LaCount argues the State failed to prove beyond a reasonable doubt that Wills depended solely upon LaCount’s efforts to realize a profit, relying on the United States Supreme Court’s definition of investment contract under federal statutes.  See SEC v. Edwards, 540 U.S. 389, 393 (2004).

25      However, the meaning of investment contract is not as narrow as LaCount maintains.  Numerous courts, including Wisconsin courts, have held that the efforts do not need to come solely from the efforts of another.  Wisconsin has adopted a broad definition of investment contract which simply requires “the essential managerial efforts of someone other than the investor.”  Fore Way Express, 178 Wis. 2d at 712.  Here, the jury was instructed according to Wisconsin law.

26      While Wills’ testimony could be read to say Wills have might played a role in the investment, it is not enough to establish a jury could not find there was an investment contract because Wills could still be relying predominantly on the efforts of LaCount.  Therefore, we conclude a jury could reasonably find, based on the evidence produced, that LaCount sold Wills an investment contract.

IV.  The Court’s Finding that LaCount Was a Habitual Criminal as to Securities Fraud Did Not Violate LaCount’s Right to a Jury Trial.

27      LaCount argues the court erred by not submitting the question of whether LaCount had been convicted of a crime in the last five years to the jury before sentencing him as a habitual criminal, thereby denying him his right to a jury trial.  Whether LaCount was denied his constitutional right to a jury trial is a question of constitutional fact that we review de novo.  See State v. Cloud, 133 Wis. 2d 58, 61, 393 N.W.2d 123 (Ct. App. 1986).

28      A convicted defendant is subject to repeater enhancement if that defendant “was convicted of a felony during the 5-year period immediately preceding the commission of the crime for which [he or she] presently is being sentenced….”  Wis.

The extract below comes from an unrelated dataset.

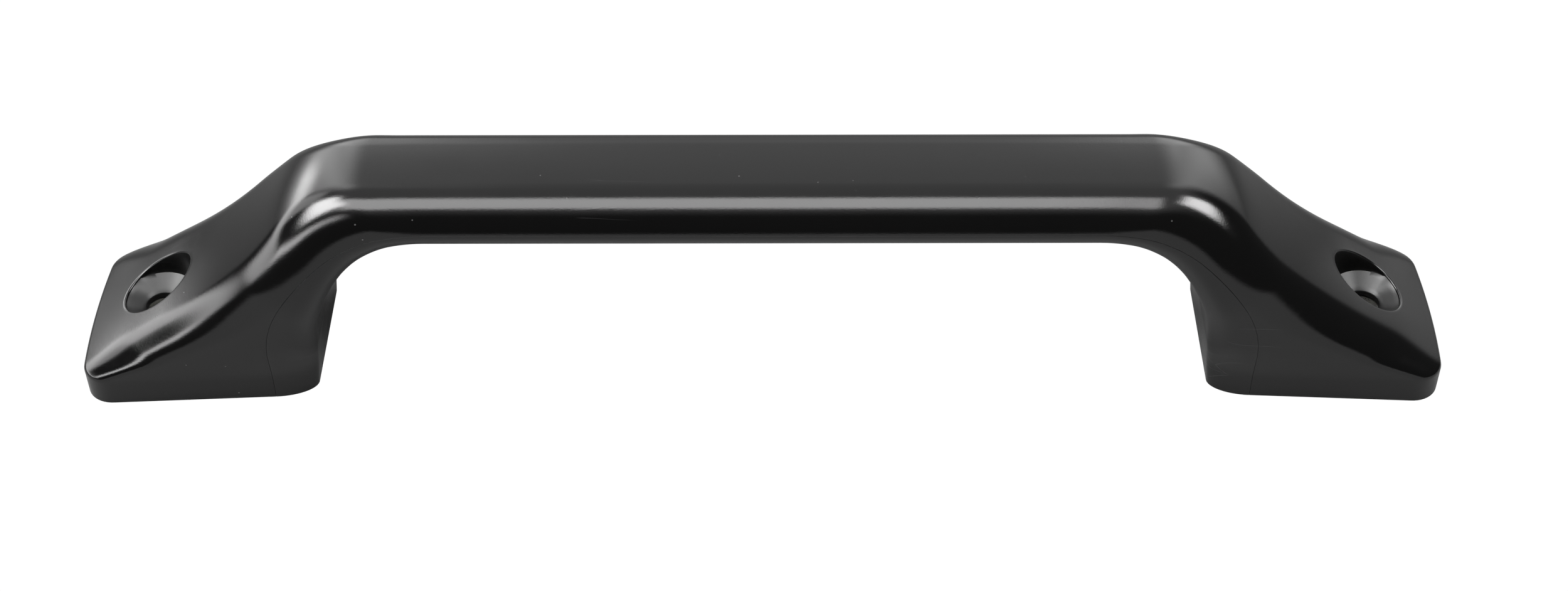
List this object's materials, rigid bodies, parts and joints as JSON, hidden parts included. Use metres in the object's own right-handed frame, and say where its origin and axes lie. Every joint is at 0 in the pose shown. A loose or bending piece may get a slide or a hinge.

Stat. § 939.62(2).[2]  In computing this five-year period, “time which the [defendant] spent in actual confinement serving a criminal sentence shall be excluded.”  Id.  Relying on Apprendi v. New Jersey, 530 U.S. 466, 490 (2000), LaCount concludes the issue of whether he had been convicted of a felony during the five-year period immediately preceding the crimes for which he was sentenced should have gone to the jury.  See also State v. Saunders, 2002 WI 107, ¶44, 255 Wis. 2d 589, 649 N.W.2d 263.  More specifically, he reasons it was a question of fact for the jury to determine whether the five-year time period was tolled by time served in actual confinement.

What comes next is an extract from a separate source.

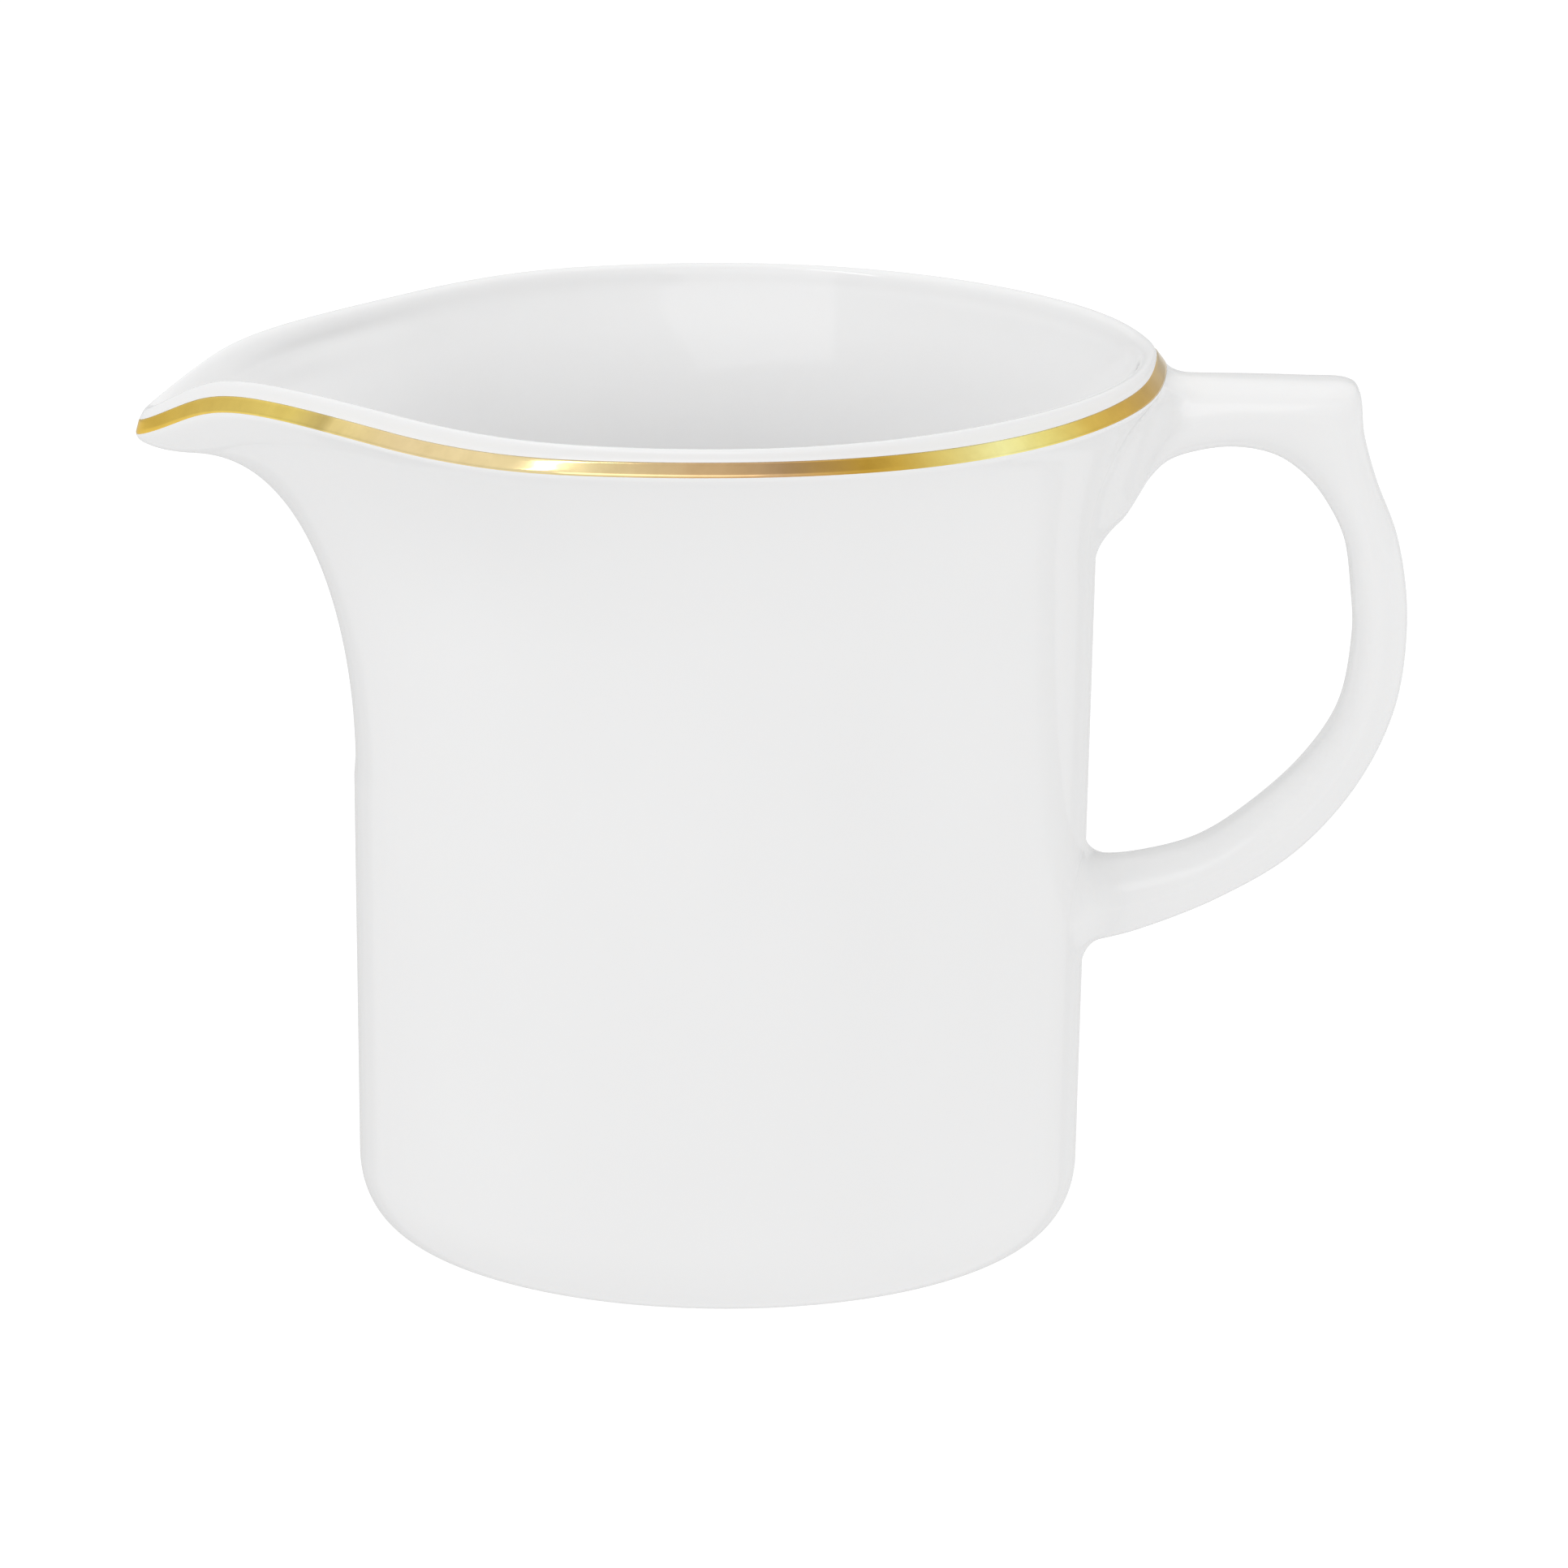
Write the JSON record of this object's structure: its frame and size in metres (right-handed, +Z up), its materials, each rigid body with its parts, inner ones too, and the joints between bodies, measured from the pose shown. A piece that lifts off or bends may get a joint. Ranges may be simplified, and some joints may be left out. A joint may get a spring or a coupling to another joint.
{
  "type": "cream jug",
  "caption": "Porcelain cream jug with a straight round body, flared rim, beaked pouring spout, flat-topped loop handle and a fine gold rim line.",
  "frame": {"origin": "centre of the foot ring's rest plane, on the axis of the round body", "axes": "+Z up, +X towards the handle, -X towards the spout, Y across the jug"},
  "size_m": [0.1169, 0.0812, 0.0828],
  "materials": {
    "glazed_porcelain": "clear gloss glaze over white porcelain",
    "biscuit_porcelain": "unglazed, polished smooth",
    "fired_gold": "bright burnished gold film fired on the glaze"
  },
  "bodies": {
    "root": {"jug_body": "glazed_porcelain", "foot_ring": "biscuit_porcelain", "handle": "glazed_porcelain", "upper_slip_joint": "glazed_porcelain", "lower_slip_joint": "glazed_porcelain", "gold_band": "fired_gold"}
  },
  "joints": []
}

29     Apprendi requires any fact other than the fact of a conviction which enhances a penalty beyond the prescribed statutory maximum to be submitted to the jury and proved beyond a reasonable doubt.  Apprendi, 530 U.S. at 490.  However, the Supreme Court in Shepard v. United States, 544 U.S. 13 (2005), appears to have relaxed Apprendi’s holding.  In Shepard, the Supreme Court held:

[T]o determine whether a [prior] plea of guilty to burglary defined by a nongeneric statute necessarily admitted elements of the generic offense [to be used for sentence enhancement] is limited to the terms of the charging document, the terms of a plea agreement or transcript of colloquy between judge and defendant in which the factual basis for the plea was confirmed by the defendant, or to some comparable judicial record of this information.

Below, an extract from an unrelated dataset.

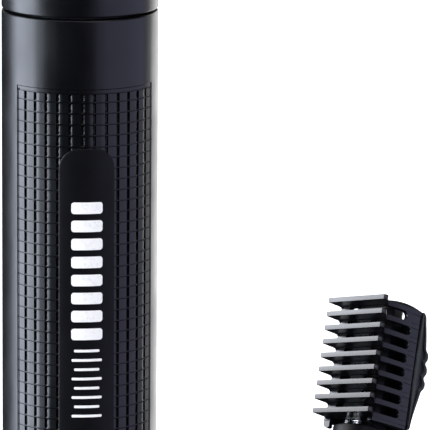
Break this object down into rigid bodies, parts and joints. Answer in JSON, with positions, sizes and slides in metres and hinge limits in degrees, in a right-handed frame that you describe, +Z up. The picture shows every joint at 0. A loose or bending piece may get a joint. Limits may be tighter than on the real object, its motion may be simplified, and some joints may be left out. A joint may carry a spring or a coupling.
{
  "type": "beard trimmer",
  "caption": "Round cordless trimmer handle with gridded grip and long label panel, twist collar and T-shaped head, beside a slim detail head with guide comb.",
  "frame": {"origin": "centre of the handle's flat bottom, on the surface it stands on", "axes": "+Z up the handle to the blades; the label panel faces -Y; the detail head stands beside it towards +X"},
  "size_m": [0.0924, 0.0414, 0.1543],
  "materials": {
    "satin_black": "fine-grained satin black moulding",
    "label_black": "smooth dark label panel",
    "label_print": "white printed mark",
    "comb_black": "satin black nylon",
    "inner_plastic": "dark grey moulded",
    "blade_steel": "ground steel",
    "bright_steel": "plated steel",
    "screw_steel": "dark plated steel",
    "nickel_strip": "nickel strip",
    "magnet_grey": "nickel-plated magnet",
    "cell_wrap": "shrink sleeve",
    "board_green": "solder mask",
    "seal_rubber": "moulded rubber",
    "clear_light": "clear moulded light pipe"
  },
  "bodies": {
    "handle": {"bottom_cap": "satin_black", "charging_socket": "bright_steel", "cap_screw_left": "screw_steel", "cap_screw_right": "screw_steel", "grip_tube": "satin_black", "label_plate": "label_black", "light_pipe": "clear_light", "chassis": "inner_plastic", "battery_cell": "cell_wrap", "battery_tab_lower": "nickel_strip", "battery_tab_upper": "nickel_strip", "circuit_board": "board_green", "motor_can": "bright_steel", "motor_end_bell": "comb_black", "motor_mount": "inner_plastic", "motor_screw_left": "screw_steel", "motor_screw_right": "screw_steel", "coupling_spigot": "inner_plastic", "spigot_seal": "seal_rubber", "collar_sensor": "comb_black"},
    "collar": {"power_collar": "satin_black", "collar_magnet": "magnet_grey"},
    "rotor": {"motor_shaft": "bright_steel", "eccentric_cam": "inner_plastic"},
    "beard_head": {"head_housing": "satin_black", "fixed_blade": "blade_steel", "tension_spring": "bright_steel", "drive_bracket": "inner_plastic", "lever_pin": "bright_steel", "blade_screw_left": "screw_steel", "blade_screw_right": "screw_steel"},
    "lever": {"drive_lever": "inner_plastic"},
    "cutter": {"moving_blade": "blade_steel", "blade_carrier": "inner_plastic"},
    "detail_head": {"detail_skirt": "satin_black", "detail_housing": "satin_black", "detail_fixed_blade": "blade_steel"},
    "detail_cutter": {"detail_moving_blade": "blade_steel", "detail_drive_rod": "bright_steel"},
    "comb": {"guide_comb": "comb_black"}
  },
  "joints": [
    {"name": "collar_twist", "type": "hinge", "parent": "handle", "child": "collar", "pos_m": [0, 0, 0.124], "axis": [0, 0, 1], "range_deg": [0, 30]},
    {"name": "motor_spin", "type": "hinge", "parent": "handle", "child": "rotor", "pos_m": [0, 0, 0.116], "axis": [0, 0, 1], "continuous": true},
    {"name": "head_release", "type": "slide", "parent": "handle", "child": "beard_head", "axis": [0, 0, 1], "range_m": [0, 0.022]},
    {"name": "lever_rock", "type": "hinge", "parent": "beard_head", "child": "lever", "pos_m": [0, 0.0024, 0.1388], "axis": [0, 1, 0], "range_deg": [-6, 6]},
    {"name": "blade_stroke", "type": "slide", "parent": "beard_head", "child": "cutter", "axis": [1, 0, 0], "range_m": [-0.0009, 0.0009]},
    {"name": "detail_head_lift", "type": "slide", "parent": "handle", "child": "detail_head", "axis": [0, 0, 1], "range_m": [0, 0.05]},
    {"name": "detail_stroke", "type": "slide", "parent": "detail_head", "child": "detail_cutter", "axis": [0.2038, 0.4331, 0.878], "range_m": [-0.0007, 0.0007]},
    {"name": "comb_slide", "type": "slide", "parent": "detail_head", "child": "comb", "axis": [0.2038, 0.4331, 0.878], "range_m": [0, 0.03]}
  ],
  "couplings": [
    {"joint": "blade_stroke", "follows": "lever_rock", "m_per_rad": 0.0081}
  ]
}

Id. at 26.  We agree with the State that when read together, Shepard and Apprendi suggest that a court, rather than a jury, may determine the applicability of a prior conviction for sentence enhancement where the applicability of the prior conviction is readily determined on the existing judicial record.  Id.

30      Here, for repeater enhancement purposes, the State relied on LaCount’s prior felony convictions of November 12, 1993, a certified copy of which was introduced at trial.  Regardless of the precise sentence that LaCount received, the earliest he would have been eligible for release from confinement on discretionary parole had to be at least “6 months” thereafter under Wis. Stat. § 304.06(1)(b) (1993-94).[3]  Six months after November 12, 1993, would be May 12, 1994.

31      Because LaCount’s securities fraud conviction was based on conduct that occurred in March and April of 1999, the existing judicial record on its face shows that even if LaCount had been released on parole on May 12, 1994, and never returned to prison, he would have committed securities fraud within five years of such release.  Thus, the court properly enhanced LaCount’s punishment based on the existing judicial record and applicable statutes, and did not need to submit those issues to the jury.

            By the Court.—Judgments affirmed.

                         


 

 



[1]  All references to the Wisconsin Statutes are to the 2005-06 version unless otherwise noted.

[2]  Wisconsin Stat. § 939.62(2) reads as follows:

The actor is a repeater if the actor was convicted of a felony during the 5-year period immediately preceding the commission of the crime for which the actor presently is being sentenced, or if the actor was convicted of a misdemeanor on 3 separate occasions during that same period, which convictions remain of record and unreversed. It is immaterial that sentence was stayed, withheld or suspended, or that the actor was pardoned, unless such pardon was granted on the ground of innocence. In computing the preceding 5-year period, time which the actor spent in actual confinement serving a criminal sentence shall be excluded.

[3]  Wisconsin Stat. § 304.06(1)(b) (1993-94) reads in relevant part as follows:

Except as provided in sub. (1m) or s. 161.49(2), 302.045(3), 302.05(3)(b), or 973.0135, the parole commission may parole an inmate of the Wisconsin state prisons or any felon or any person serving at least one year or more in a county house of correction or a county reforestation camp organized under s. 303.07, when he or she has served 25% of the sentence imposed for the offense, or 6 months, whichever is greater.